Et si je suis une fan de longue date du metteur en scène, ses récents métrages m’ont tout de même déçue, si bien que je me pose cette question existentielle : est-ce qu’on n’aurait pas perdu Anurag ?



Kennedy sonnait pour moi comme une ultime lueur d’espoir. S’il a été sélectionné, il doit forcément être qualitatif, n’est-ce pas ? Et j’étais enchantée à l’idée de le découvrir dans le cadre si iconique du Palais des Festivals. Elodie et moi avons donc dégainé nos petites robes noires, nos talons les plus vertigineux (et les plus douloureux) pour arpenter la fameuse montée des marches que je suivais de mon canapé depuis l’enfance…
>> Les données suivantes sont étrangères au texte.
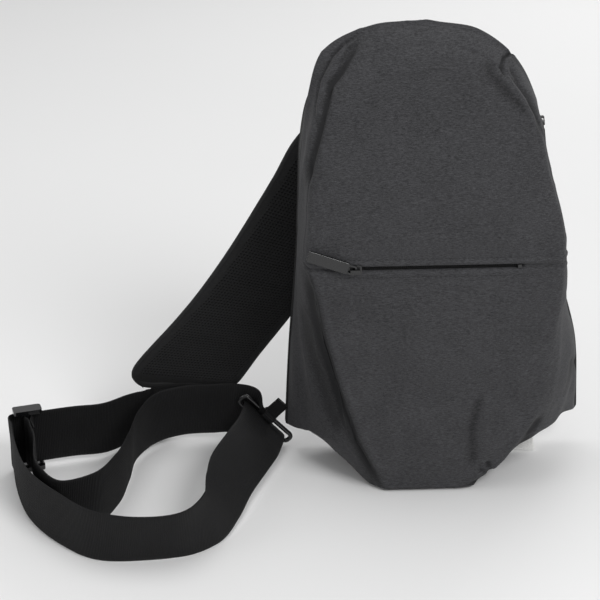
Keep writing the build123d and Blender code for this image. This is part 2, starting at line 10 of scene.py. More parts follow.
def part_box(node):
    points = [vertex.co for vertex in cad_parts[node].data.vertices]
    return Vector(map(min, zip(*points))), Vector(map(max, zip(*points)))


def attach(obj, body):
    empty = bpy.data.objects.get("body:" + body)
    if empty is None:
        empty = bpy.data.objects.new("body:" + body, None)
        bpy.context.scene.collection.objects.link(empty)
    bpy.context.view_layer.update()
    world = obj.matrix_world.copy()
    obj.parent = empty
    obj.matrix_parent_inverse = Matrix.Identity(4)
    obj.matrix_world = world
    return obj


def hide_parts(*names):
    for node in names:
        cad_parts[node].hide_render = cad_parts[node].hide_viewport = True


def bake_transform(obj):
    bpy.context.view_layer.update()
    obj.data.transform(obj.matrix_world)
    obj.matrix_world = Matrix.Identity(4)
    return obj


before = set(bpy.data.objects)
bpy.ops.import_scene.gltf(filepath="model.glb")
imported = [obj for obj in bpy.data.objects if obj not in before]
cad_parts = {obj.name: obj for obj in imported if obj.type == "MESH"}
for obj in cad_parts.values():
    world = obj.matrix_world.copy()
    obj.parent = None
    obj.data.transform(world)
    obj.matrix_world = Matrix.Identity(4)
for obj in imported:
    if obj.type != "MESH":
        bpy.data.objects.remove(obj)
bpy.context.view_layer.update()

MM = 0.001

# ------------------------------------------------------------------ camera
CAMERA_TARGET = Vector((-0.1062, 0.0, 0.1592))
CAMERA_DISTANCE = 1.5
CAMERA_ELEVATION = math.radians(24.5)
CAMERA_AZIMUTH = math.radians(-3)


def make_camera():
    """Camera at the viewing angle, about 1.5 m away; returns its place in millimetres."""
    back = Vector((math.sin(CAMERA_AZIMUTH) * math.cos(CAMERA_ELEVATION),
                   -math.cos(CAMERA_AZIMUTH) * math.cos(CAMERA_ELEVATION),
                   math.sin(CAMERA_ELEVATION)))
    data = bpy.data.cameras.new("camera")
    data.lens = 110.1
    data.sensor_width = 36
    camera = bpy.data.objects.new("camera", data)
    bpy.context.scene.collection.objects.link(camera)
    camera.location = CAMERA_TARGET + back * CAMERA_DISTANCE
    camera.rotation_mode = "QUATERNION"
    camera.rotation_quaternion = (-back).to_track_quat("-Z", "Y")
    bpy.context.scene.camera = camera
    return np.array(camera.location) / MM


SIGHT = make_camera()


# ------------------------------------------------------------------ materials
class Finish:
    """A node material that is built up step by step around one Principled shader."""

    def __init__(self, name, colour, roughness, sheen=0.0, coordinates="Object", **sockets):
        self.material = bpy.data.materials.new(name)
        self.material.use_nodes = True
        self.tree = self.material.node_tree
        self.shader = self.tree.nodes["Principled BSDF"]
        self.set("Base Color", (*colour, 1))
        self.set("Roughness", roughness)
        self.set("Sheen Weight", sheen)
        self.set("Sheen Roughness", 0.5)
        for socket, value in sockets.items():
            self.set(socket.replace("_", " "), value)
        self.place = self.tree.nodes.new("ShaderNodeTexCoord").outputs[coordinates]
        self.colour = colour
        self.bump = None

    def set(self, socket, value):
        self.shader.inputs[socket].default_value = value

    def link(self, a, b):
        self.tree.links.new(a, b)

    def scaled(self, scale):
        node = self.tree.nodes.new("ShaderNodeMapping")
        node.inputs["Scale"].default_value = scale
        self.link(self.place, node.inputs["Vector"])
        return node.outputs["Vector"]

    def noise(self, scale, detail=3.0, stretch=(1, 1, 1), rough=0.55):
        node = self.tree.nodes.new("ShaderNodeTexNoise")
        node.inputs["Scale"].default_value = scale
        node.inputs["Detail"].default_value = detail
        node.inputs["Roughness"].default_value = rough
        self.link(self.scaled(stretch), node.inputs["Vector"])
        return node.outputs["Fac"]

    def wave(self, scale, direction="X", distortion=0.0, stretch=(1, 1, 1)):
        node = self.tree.nodes.new("ShaderNodeTexWave")
        node.wave_type = "BANDS"
        node.bands_direction = direction
        node.inputs["Scale"].default_value = scale
        node.inputs["Distortion"].default_value = distortion
        node.inputs["Detail"].default_value = 1.5
        node.inputs["Detail Scale"].default_value = 1.2
        self.link(self.scaled(stretch), node.inputs["Vector"])
        return node.outputs["Fac"]

    def ramp(self, source, stops, smooth=True):
        node = self.tree.nodes.new("ShaderNodeValToRGB")
        if smooth:
            node.color_ramp.interpolation = "EASE"
        ramp = node.color_ramp
        while len(ramp.elements) < len(stops):
            ramp.elements.new(0.5)
        for element, (position, value) in zip(ramp.elements, stops):
            element.position = position
            shade = value if isinstance(value, tuple) else (value, value, value)
            element.color = (*shade, 1)
        self.link(source, node.inputs["Fac"])
        return node.outputs["Color"]

    def math(self, operation, a, b):
        node = self.tree.nodes.new("ShaderNodeMath")
        node.operation = operation
        for socket, value in zip(node.inputs, (a, b)):
            if isinstance(value, (int, float)):
                socket.default_value = value
            else:
                self.link(value, socket)
        return node.outputs["Value"]

    def tint(self, factor, low, high):
        """Base colour that runs from low to high shares of the finish's own colour."""
        dark = tuple(c * low for c in self.colour)
        light = tuple(c * high for c in self.colour)
        shade = self.ramp(factor, [(0.0, dark), (1.0, light)], smooth=False)
        self.link(shade, self.shader.inputs["Base Color"])

    def gloss(self, factor, low, high):
        self.link(self.ramp(factor, [(0.0, low), (1.0, high)]), self.shader.inputs["Roughness"])

    def raise_by(self, factor, distance, strength=1.0):
        node = self.tree.nodes.new("ShaderNodeBump")
        node.inputs["Strength"].default_value = strength
        node.inputs["Distance"].default_value = distance
        self.link(factor, node.inputs["Height"])
        if self.bump is not None:
            self.link(self.bump, node.inputs["Normal"])
        self.bump = node.outputs["Normal"]
        self.link(self.bump, self.shader.inputs["Normal"])


def melange(name, colour, contrast=1.0, weave=1.0):
    """Fabric of mixed yarns: fine sideways slub, plain weave, soft sheen, and painted shade darkening the
    shell's fold valleys.
    """
    f = Finish(name, colour, 0.9, sheen=0.05, Specular_IOR_Level=0.16)
    slub = f.noise(1500, 2.5, (0.22, 0.22, 1.0), 0.7)
    speck = f.noise(2600, 1.0, (0.5, 0.5, 1.0), 0.6)
    cloud = f.noise(26, 3.0)
    mix = f.math("ADD", f.math("MULTIPLY", slub, 0.62), f.math("MULTIPLY", speck, 0.38))
    mix = f.math("ADD", f.math("MULTIPLY", f.math("SUBTRACT", mix, 0.5), 3.1 * contrast), 0.5)
    mix = f.math("ADD", mix, f.math("MULTIPLY", f.math("SUBTRACT", cloud, 0.5), 0.35))
    # Painted shade: the colour is darkened along the shell's fold valleys, read from a mesh attribute.
    painted_crease_shade = f.tree.nodes.new("ShaderNodeAttribute")
    painted_crease_shade.attribute_name = "painted_crease_shade"
    mix = f.math("SUBTRACT", mix, f.math("MULTIPLY", painted_crease_shade.outputs["Fac"], 0.95))
    f.tint(mix, 0.42, 1.5)
    across = f.wave(420, "X", 0.6)
    up = f.wave(420, "Z", 0.6)
    f.raise_by(f.math("MULTIPLY", across, up), 0.00012 * weave, 0.7)
    f.raise_by(slub, 0.00016 * weave, 0.6)
    f.raise_by(f.noise(180, 3.0), 0.0004, 0.35)
    return f.material


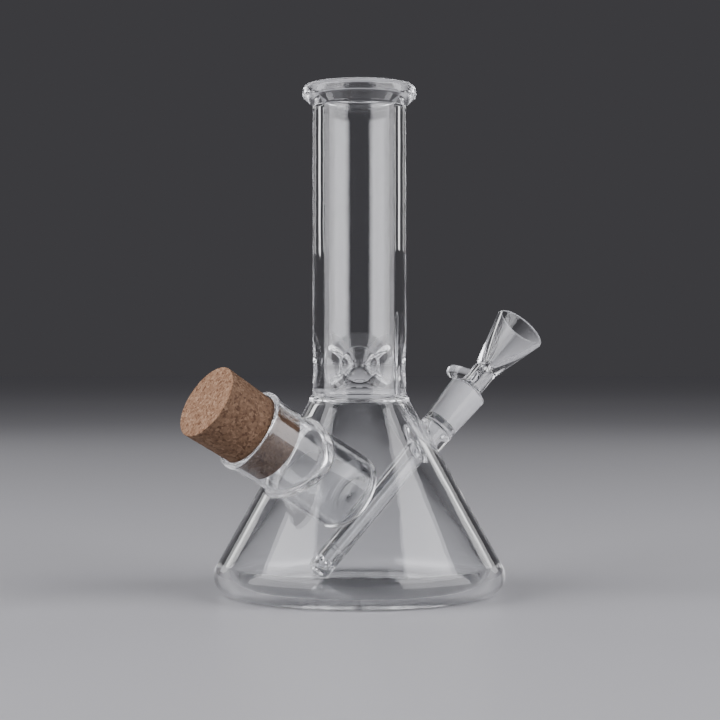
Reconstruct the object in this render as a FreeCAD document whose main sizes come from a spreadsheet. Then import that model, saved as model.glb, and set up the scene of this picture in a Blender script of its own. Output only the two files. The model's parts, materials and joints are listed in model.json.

Bref, tout est alors propice à me faire passer un excellent moment de cinéma, et ce malgré la fatigue accumulée.

Kennedy est d’ailleurs un projet intriguant à bien des égards. En effet, le cinéaste missionne pour son film l’actrice Sunny Leone qui, après une carrière notable dans le X, a tourné des métrages franchement oubliables à Bollywood. L'œuvre semble signer un tournant pour la comédienne, qui pourrait y bénéficier d’une belle reconnaissance après un parcours aussi atypique. Et avant de voir le film, je trouve la démarche d’Anurag absolument formidable !

Le réalisateur retrouve également l’acteur Rahul Bhat, qu’il avait précédemment dirigé en 2014 dans le sombre Ugly, cette fois au service d’un rôle qu’il avait initialement écrit pour la star dravidienne Vikram. Bref, tout ça pour vous dire que je suis à fond.

Hélas, le verdict est sans appel dès ma sortie de la salle de projection : je n’ai vraiment pas aimé Kennedy.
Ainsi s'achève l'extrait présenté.